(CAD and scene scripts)
:::

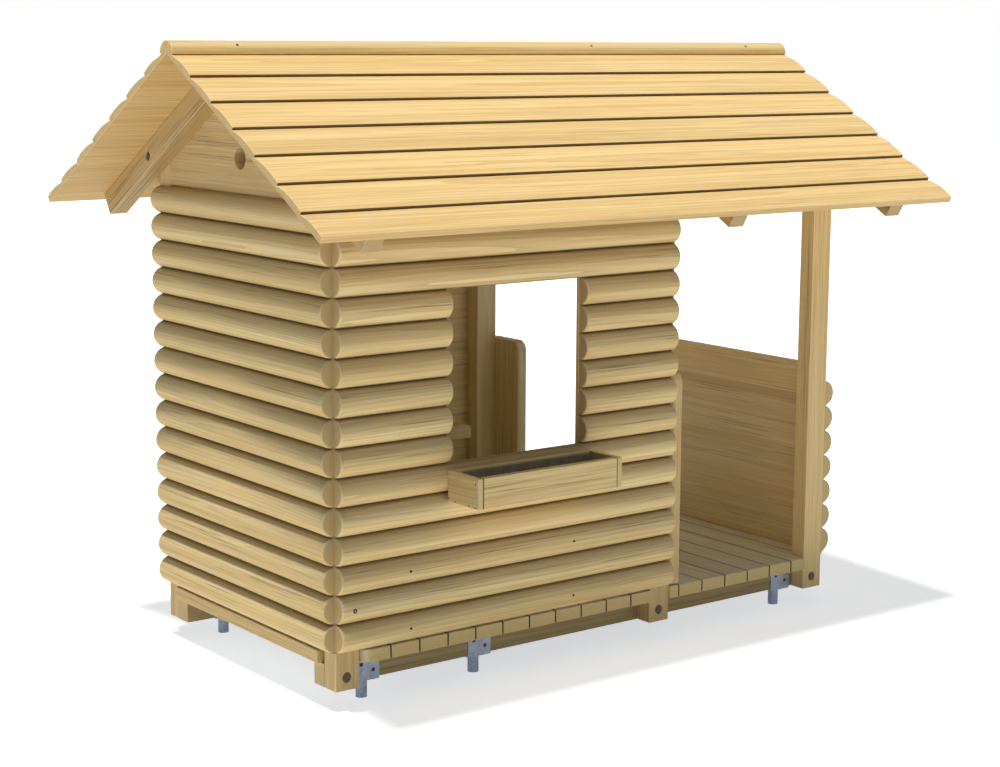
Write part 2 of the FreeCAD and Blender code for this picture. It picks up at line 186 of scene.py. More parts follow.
class Recipe:
    """A node material, or the world's sky, under construction."""

    def __init__(self, name, tree=None):
        if tree is None:
            self.material = bpy.data.materials.new(name)
            self.material.use_nodes = True
            tree = self.material.node_tree
        self.tree = tree
        tree.nodes.clear()

    def add(self, kind, settings=None, sockets=None, output=0):
        """One node: its type, its settings, its sockets' values or links, and the output wanted."""
        node = self.tree.nodes.new(kind)
        for key, value in (settings or {}).items():
            if key == "stops":
                ramp = node.color_ramp
                while len(ramp.elements) < len(value):
                    ramp.elements.new(1.0)
                for element, (place, colour) in zip(ramp.elements, value):
                    element.position, element.color = place, colour
            else:
                setattr(node, key, value)
        for key, value in (sockets or {}).items():
            if isinstance(value, Signal):
                self.tree.links.new(value.socket, node.inputs[key])
            else:
                node.inputs[key].default_value = value
        return Signal(self, node.outputs[output])

    def object_place(self):
        return self.add("ShaderNodeTexCoord", {}, {}, "Object")

    def dot(self, vector, direction):
        return self.add("ShaderNodeVectorMath", {"operation": "DOT_PRODUCT"},
                        {0: vector, 1: direction}, "Value")

    def vector(self, x, y, z):
        return self.add("ShaderNodeCombineXYZ", {}, {0: x, 1: y, 2: z})

    def length(self, vector):
        return self.add("ShaderNodeVectorMath", {"operation": "LENGTH"}, {0: vector}, "Value")

    def shade(self, colour, amount):
        return self.add("ShaderNodeVectorMath", {"operation": "SCALE"}, {0: colour, "Scale": amount})

    def tint(self, colour, factors):
        return self.add("ShaderNodeVectorMath", {"operation": "MULTIPLY"}, {0: colour, 1: factors})

    def mix(self, amount, first, second):
        return self.add("ShaderNodeMix", {"data_type": "RGBA"}, {0: amount, 6: first, 7: second}, 2)

    def ramp(self, value, *stops):
        return self.add("ShaderNodeValToRGB", {"stops": stops}, {0: value})

    def steps(self, value, low, high):
        """0 below low, 1 above high and smooth between them."""
        return self.add("ShaderNodeMapRange", {"interpolation_type": "SMOOTHSTEP"},
                        {0: value, 1: low, 2: high, 3: 0.0, 4: 1.0})

    def noise(self, vector, scale, detail, roughness=0.5, output=0):
        return self.add("ShaderNodeTexNoise", {}, {"Vector": vector, "Scale": scale, "Detail": detail,
                                                   "Roughness": roughness}, output)

    def channels(self, colour):
        """A colour's red, green and blue as three values."""
        node = self.add("ShaderNodeSeparateColor", {}, {0: colour}).socket.node
        return [Signal(self, node.outputs[i]) for i in range(3)]

    def bump(self, height, depth, strength):
        """A relief whose full height is depth, in metres."""
        return self.add("ShaderNodeBump", {}, {"Strength": strength, "Distance": depth, "Height": height})

    def direct_rays(self):
        """1 for what the camera, a reflection or clear glass sees, 0 for light on its way."""
        path = self.add("ShaderNodeLightPath").socket.node
        seen = sum(Signal(self, path.outputs[ray]) for ray in
                   ("Is Camera Ray", "Is Glossy Ray", "Is Transmission Ray"))
        return seen.math("MINIMUM", seen, 1.0)

    def surface(self, sockets):
        shader = self.add("ShaderNodeBsdfPrincipled", {}, sockets)
        self.output(shader, "ShaderNodeOutputMaterial")
        return self.material

    def output(self, surface, kind):
        node = self.tree.nodes.new(kind)
        self.tree.links.new(surface.socket, node.inputs["Surface"])


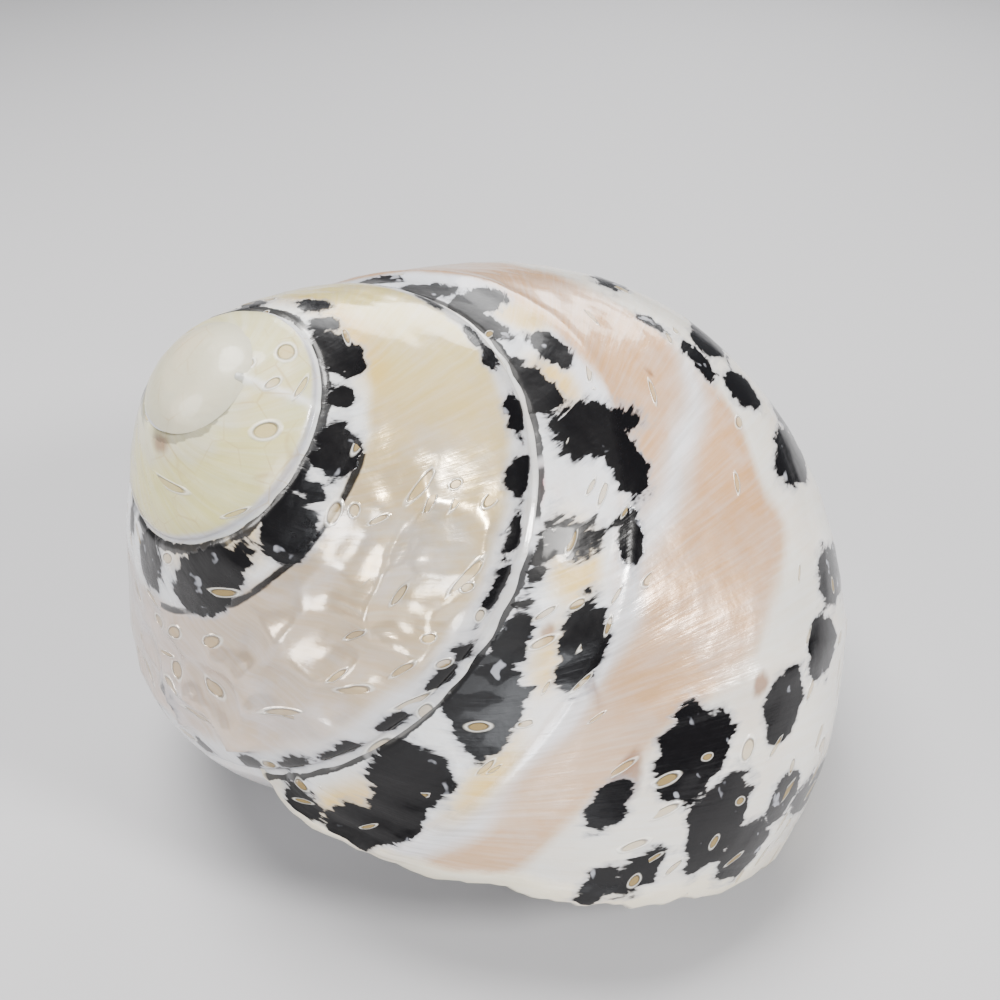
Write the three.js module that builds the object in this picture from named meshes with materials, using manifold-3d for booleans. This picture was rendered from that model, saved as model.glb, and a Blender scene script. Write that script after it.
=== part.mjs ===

:::

→ **SET PROBLEM**
Exactly and exclusively, repeat the lines from the line that contains "Write the three.js" through the end of the records, both ends included.

→ **RESULT FOR THIS TASK**
Write the three.js module that builds the object in this picture from named meshes with materials, using manifold-3d for booleans. This picture was rendered from that model, saved as model.glb, and a Blender scene script. Write that script after it.
=== part.mjs ===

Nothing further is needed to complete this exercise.